Task data
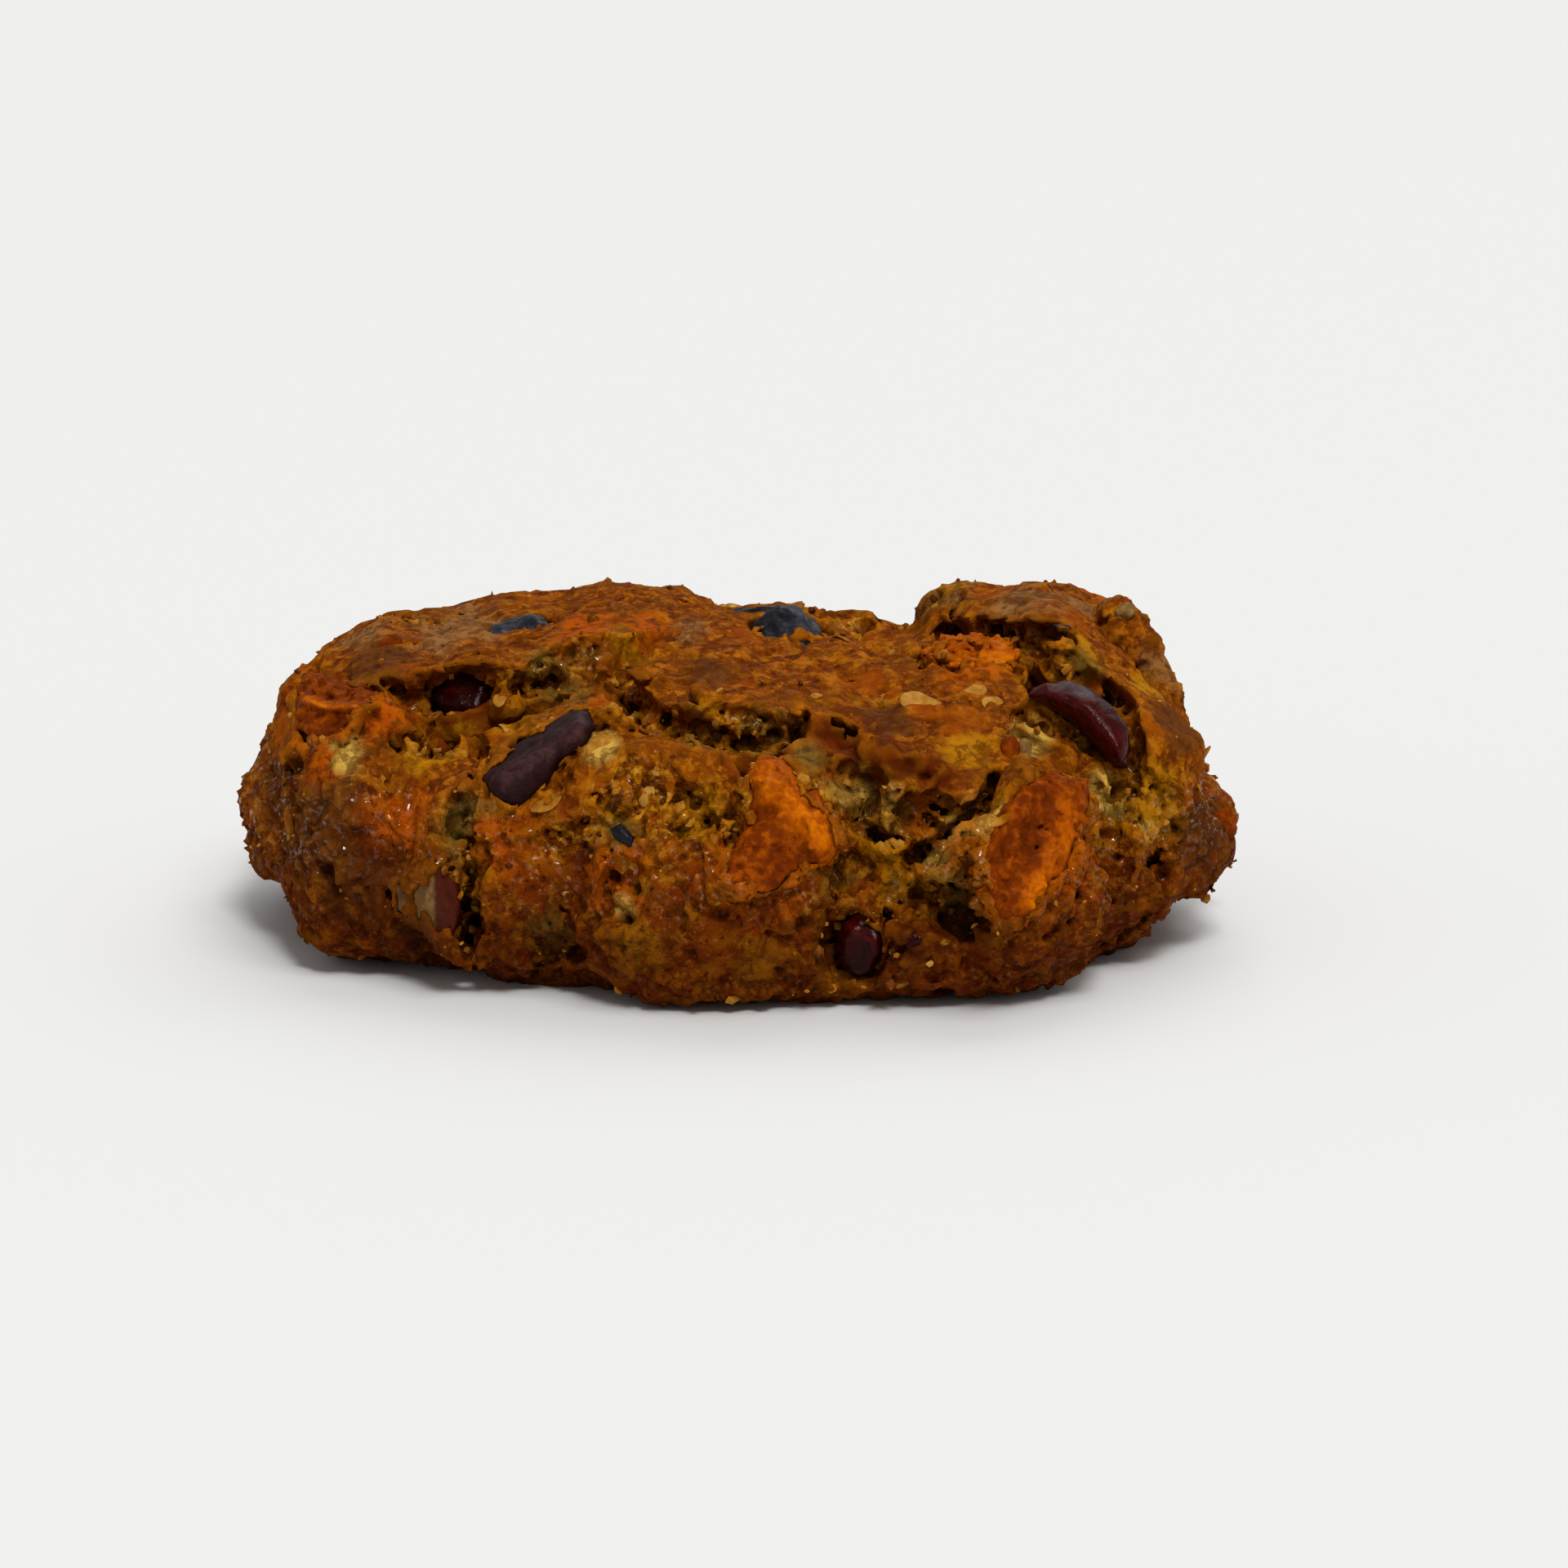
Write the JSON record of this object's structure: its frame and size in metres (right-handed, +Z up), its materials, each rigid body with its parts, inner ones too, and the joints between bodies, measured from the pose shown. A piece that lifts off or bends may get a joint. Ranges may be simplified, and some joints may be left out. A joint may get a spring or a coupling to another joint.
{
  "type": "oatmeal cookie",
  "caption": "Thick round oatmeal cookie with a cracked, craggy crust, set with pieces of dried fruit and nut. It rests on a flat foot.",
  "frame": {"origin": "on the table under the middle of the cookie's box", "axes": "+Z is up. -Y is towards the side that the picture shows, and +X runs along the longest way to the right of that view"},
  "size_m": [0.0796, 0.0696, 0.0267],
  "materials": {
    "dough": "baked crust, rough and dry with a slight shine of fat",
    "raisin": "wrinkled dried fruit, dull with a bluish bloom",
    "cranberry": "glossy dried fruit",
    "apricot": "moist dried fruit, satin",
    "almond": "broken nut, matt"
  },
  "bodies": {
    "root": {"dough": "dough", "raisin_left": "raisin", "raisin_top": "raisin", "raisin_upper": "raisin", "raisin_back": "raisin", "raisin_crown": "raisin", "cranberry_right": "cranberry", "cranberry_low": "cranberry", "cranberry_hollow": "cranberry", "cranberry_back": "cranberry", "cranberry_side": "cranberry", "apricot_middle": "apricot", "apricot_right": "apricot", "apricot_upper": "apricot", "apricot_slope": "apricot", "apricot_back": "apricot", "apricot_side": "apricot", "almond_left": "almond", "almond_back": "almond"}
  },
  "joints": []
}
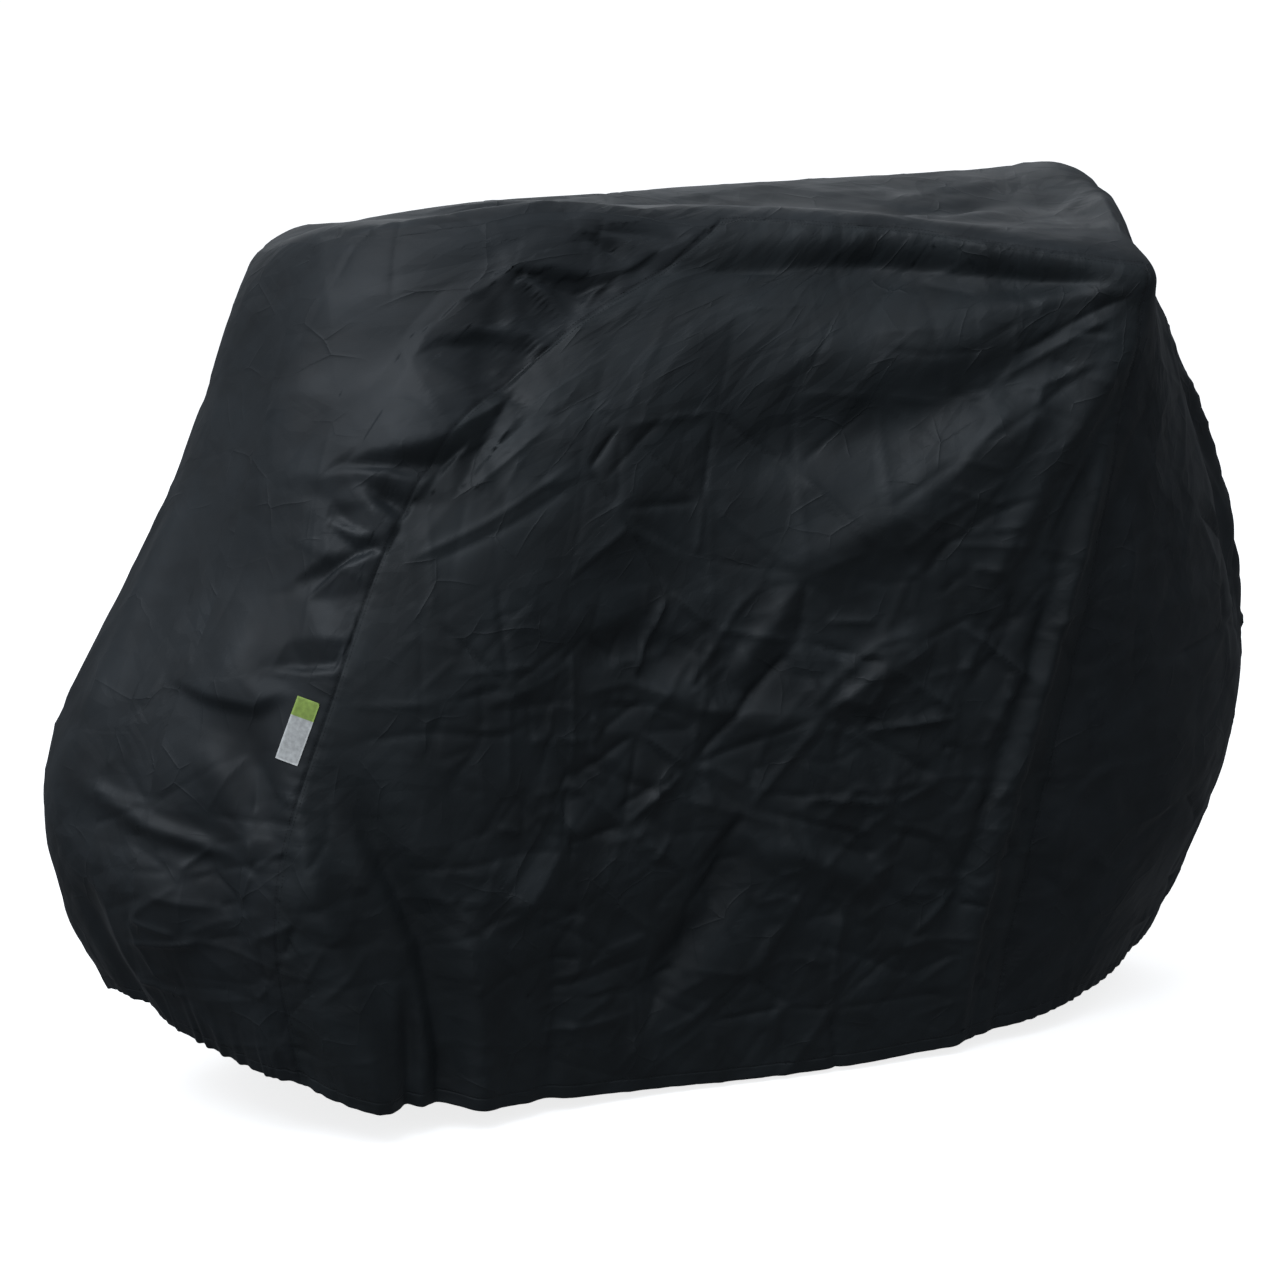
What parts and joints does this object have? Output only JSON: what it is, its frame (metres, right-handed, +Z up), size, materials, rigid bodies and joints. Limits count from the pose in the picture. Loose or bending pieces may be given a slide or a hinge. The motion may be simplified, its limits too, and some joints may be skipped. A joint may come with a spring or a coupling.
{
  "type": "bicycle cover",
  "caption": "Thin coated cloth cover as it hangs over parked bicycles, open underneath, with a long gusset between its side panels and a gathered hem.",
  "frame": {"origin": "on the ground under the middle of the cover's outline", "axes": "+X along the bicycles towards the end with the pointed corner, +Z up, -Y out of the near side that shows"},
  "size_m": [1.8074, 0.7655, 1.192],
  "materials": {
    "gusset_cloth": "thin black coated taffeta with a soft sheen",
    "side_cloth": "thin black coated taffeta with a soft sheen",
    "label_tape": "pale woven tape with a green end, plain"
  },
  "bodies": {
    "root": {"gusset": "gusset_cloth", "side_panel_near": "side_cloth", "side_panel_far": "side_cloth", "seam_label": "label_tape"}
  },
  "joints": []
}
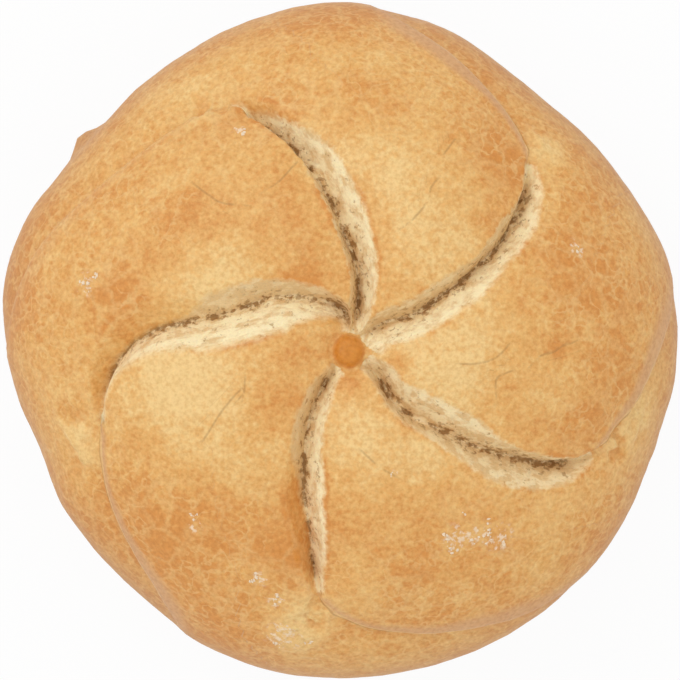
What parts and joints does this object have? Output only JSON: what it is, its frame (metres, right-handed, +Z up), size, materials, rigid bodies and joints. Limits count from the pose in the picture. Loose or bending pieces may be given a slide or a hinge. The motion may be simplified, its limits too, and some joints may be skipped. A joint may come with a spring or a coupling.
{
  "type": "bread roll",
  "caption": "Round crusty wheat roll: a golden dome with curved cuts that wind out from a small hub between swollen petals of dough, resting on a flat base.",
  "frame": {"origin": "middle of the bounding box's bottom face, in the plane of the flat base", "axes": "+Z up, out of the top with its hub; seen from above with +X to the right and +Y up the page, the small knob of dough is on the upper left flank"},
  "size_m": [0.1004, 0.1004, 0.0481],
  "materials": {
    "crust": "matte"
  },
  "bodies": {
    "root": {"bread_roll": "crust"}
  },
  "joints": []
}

Exercise directions
Print every record above exactly as written.

Exercise solution
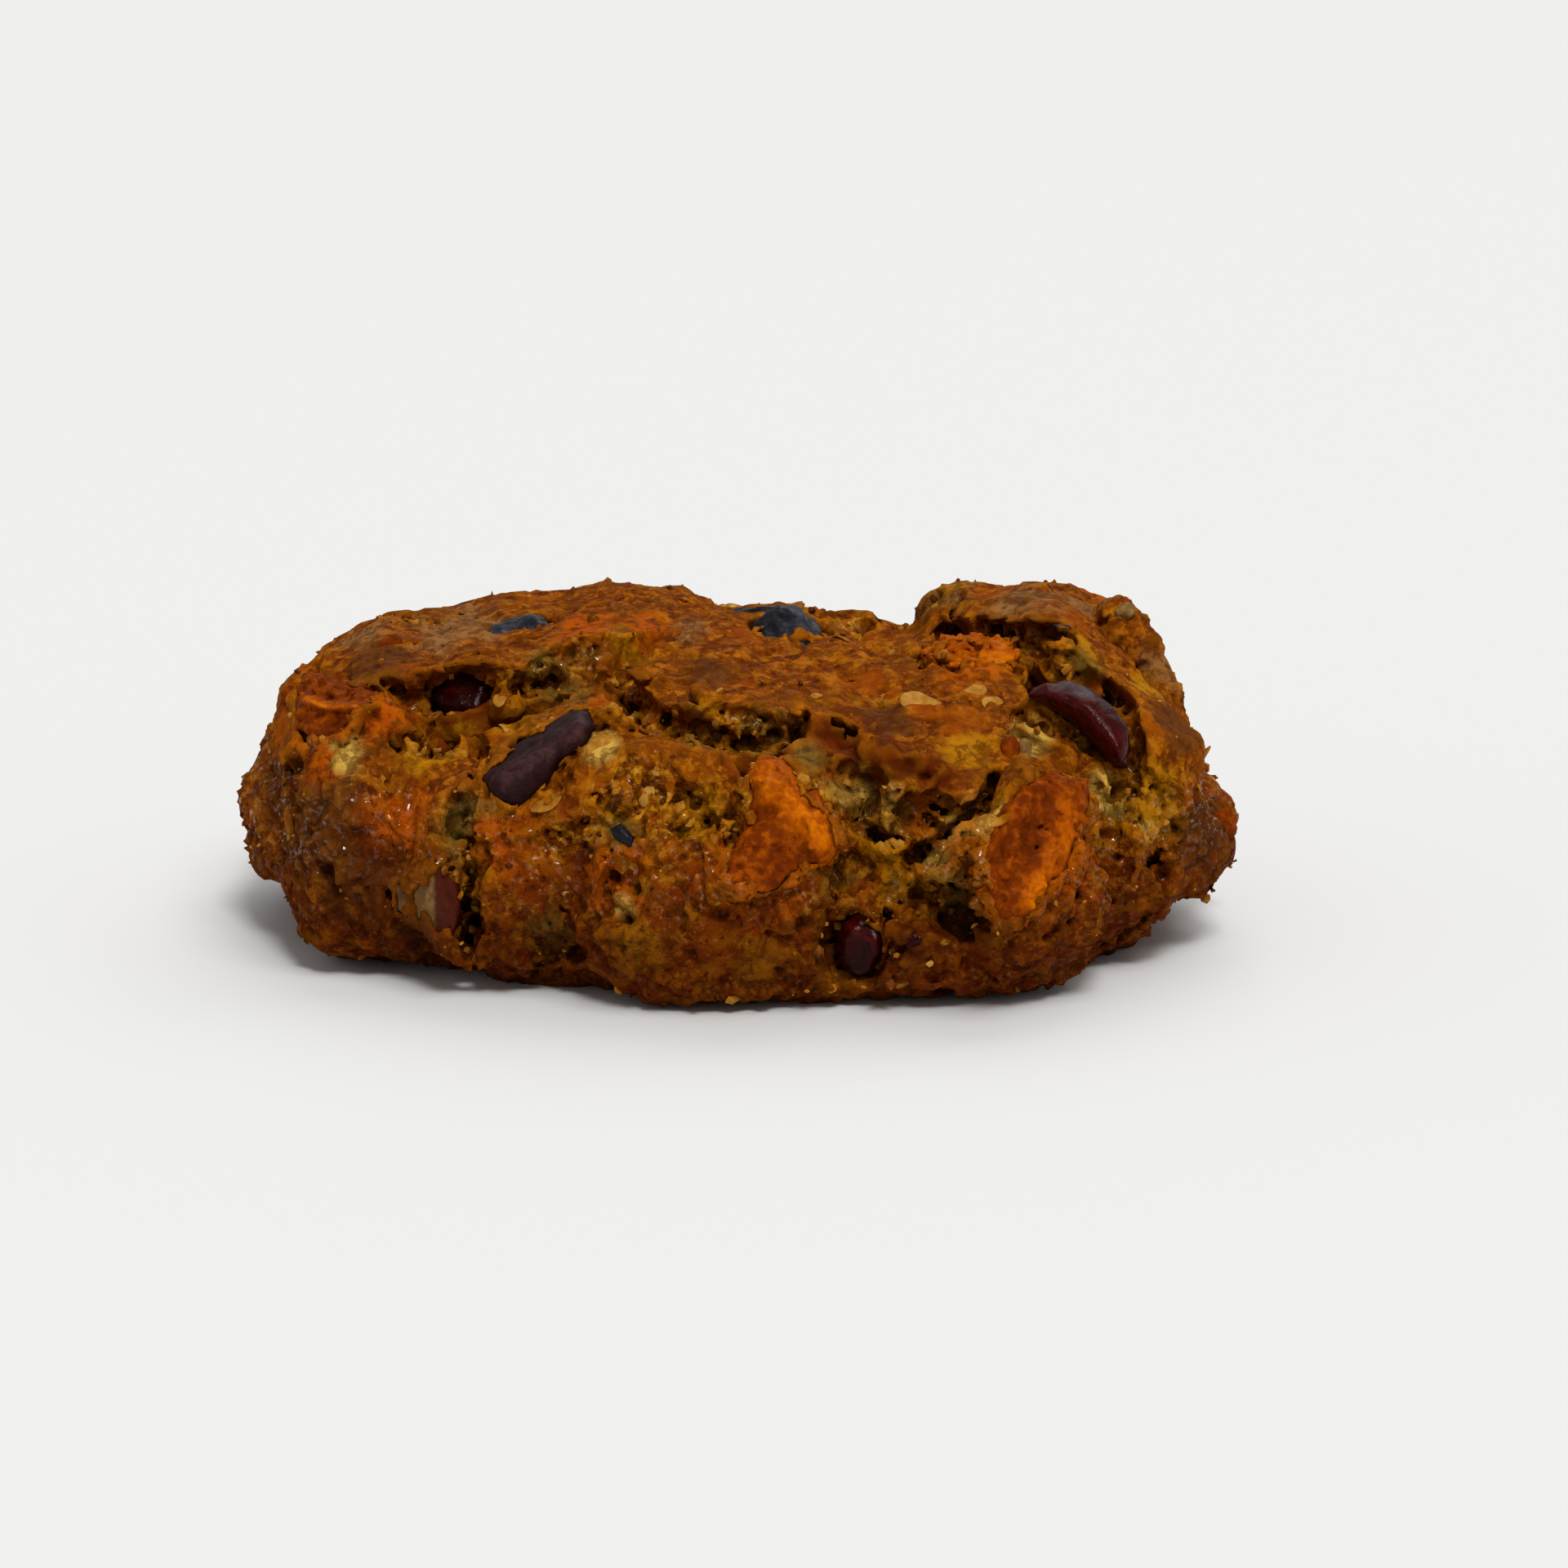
Write the JSON record of this object's structure: its frame and size in metres (right-handed, +Z up), its materials, each rigid body with its parts, inner ones too, and the joints between bodies, measured from the pose shown. A piece that lifts off or bends may get a joint. Ranges may be simplified, and some joints may be left out. A joint may get a spring or a coupling to another joint.
{
  "type": "oatmeal cookie",
  "caption": "Thick round oatmeal cookie with a cracked, craggy crust, set with pieces of dried fruit and nut. It rests on a flat foot.",
  "frame": {"origin": "on the table under the middle of the cookie's box", "axes": "+Z is up. -Y is towards the side that the picture shows, and +X runs along the longest way to the right of that view"},
  "size_m": [0.0796, 0.0696, 0.0267],
  "materials": {
    "dough": "baked crust, rough and dry with a slight shine of fat",
    "raisin": "wrinkled dried fruit, dull with a bluish bloom",
    "cranberry": "glossy dried fruit",
    "apricot": "moist dried fruit, satin",
    "almond": "broken nut, matt"
  },
  "bodies": {
    "root": {"dough": "dough", "raisin_left": "raisin", "raisin_top": "raisin", "raisin_upper": "raisin", "raisin_back": "raisin", "raisin_crown": "raisin", "cranberry_right": "cranberry", "cranberry_low": "cranberry", "cranberry_hollow": "cranberry", "cranberry_back": "cranberry", "cranberry_side": "cranberry", "apricot_middle": "apricot", "apricot_right": "apricot", "apricot_upper": "apricot", "apricot_slope": "apricot", "apricot_back": "apricot", "apricot_side": "apricot", "almond_left": "almond", "almond_back": "almond"}
  },
  "joints": []
}
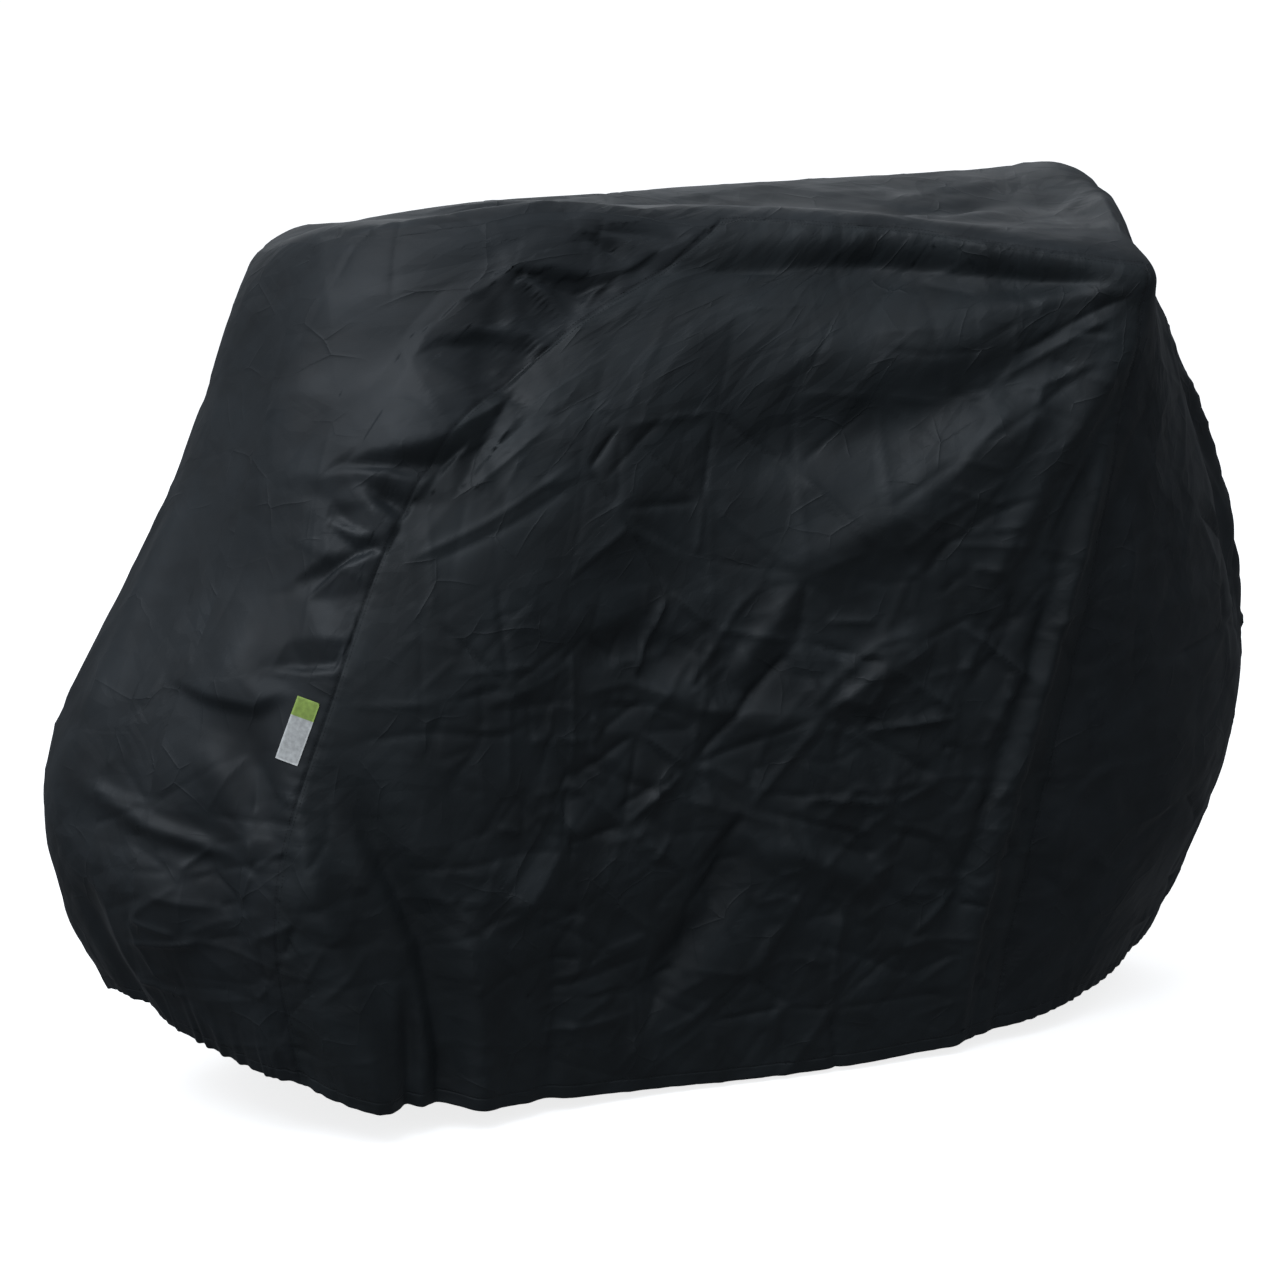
What parts and joints does this object have? Output only JSON: what it is, its frame (metres, right-handed, +Z up), size, materials, rigid bodies and joints. Limits count from the pose in the picture. Loose or bending pieces may be given a slide or a hinge. The motion may be simplified, its limits too, and some joints may be skipped. A joint may come with a spring or a coupling.
{
  "type": "bicycle cover",
  "caption": "Thin coated cloth cover as it hangs over parked bicycles, open underneath, with a long gusset between its side panels and a gathered hem.",
  "frame": {"origin": "on the ground under the middle of the cover's outline", "axes": "+X along the bicycles towards the end with the pointed corner, +Z up, -Y out of the near side that shows"},
  "size_m": [1.8074, 0.7655, 1.192],
  "materials": {
    "gusset_cloth": "thin black coated taffeta with a soft sheen",
    "side_cloth": "thin black coated taffeta with a soft sheen",
    "label_tape": "pale woven tape with a green end, plain"
  },
  "bodies": {
    "root": {"gusset": "gusset_cloth", "side_panel_near": "side_cloth", "side_panel_far": "side_cloth", "seam_label": "label_tape"}
  },
  "joints": []
}
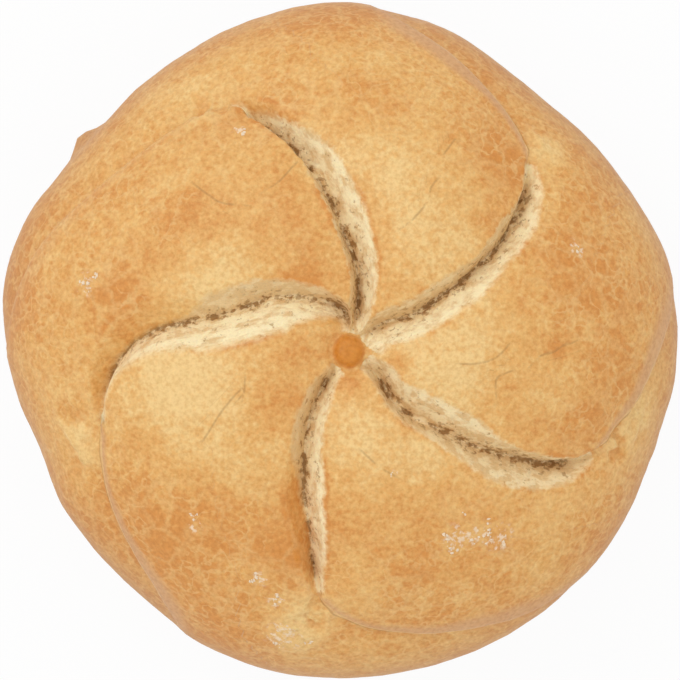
What parts and joints does this object have? Output only JSON: what it is, its frame (metres, right-handed, +Z up), size, materials, rigid bodies and joints. Limits count from the pose in the picture. Loose or bending pieces may be given a slide or a hinge. The motion may be simplified, its limits too, and some joints may be skipped. A joint may come with a spring or a coupling.
{
  "type": "bread roll",
  "caption": "Round crusty wheat roll: a golden dome with curved cuts that wind out from a small hub between swollen petals of dough, resting on a flat base.",
  "frame": {"origin": "middle of the bounding box's bottom face, in the plane of the flat base", "axes": "+Z up, out of the top with its hub; seen from above with +X to the right and +Y up the page, the small knob of dough is on the upper left flank"},
  "size_m": [0.1004, 0.1004, 0.0481],
  "materials": {
    "crust": "matte"
  },
  "bodies": {
    "root": {"bread_roll": "crust"}
  },
  "joints": []
}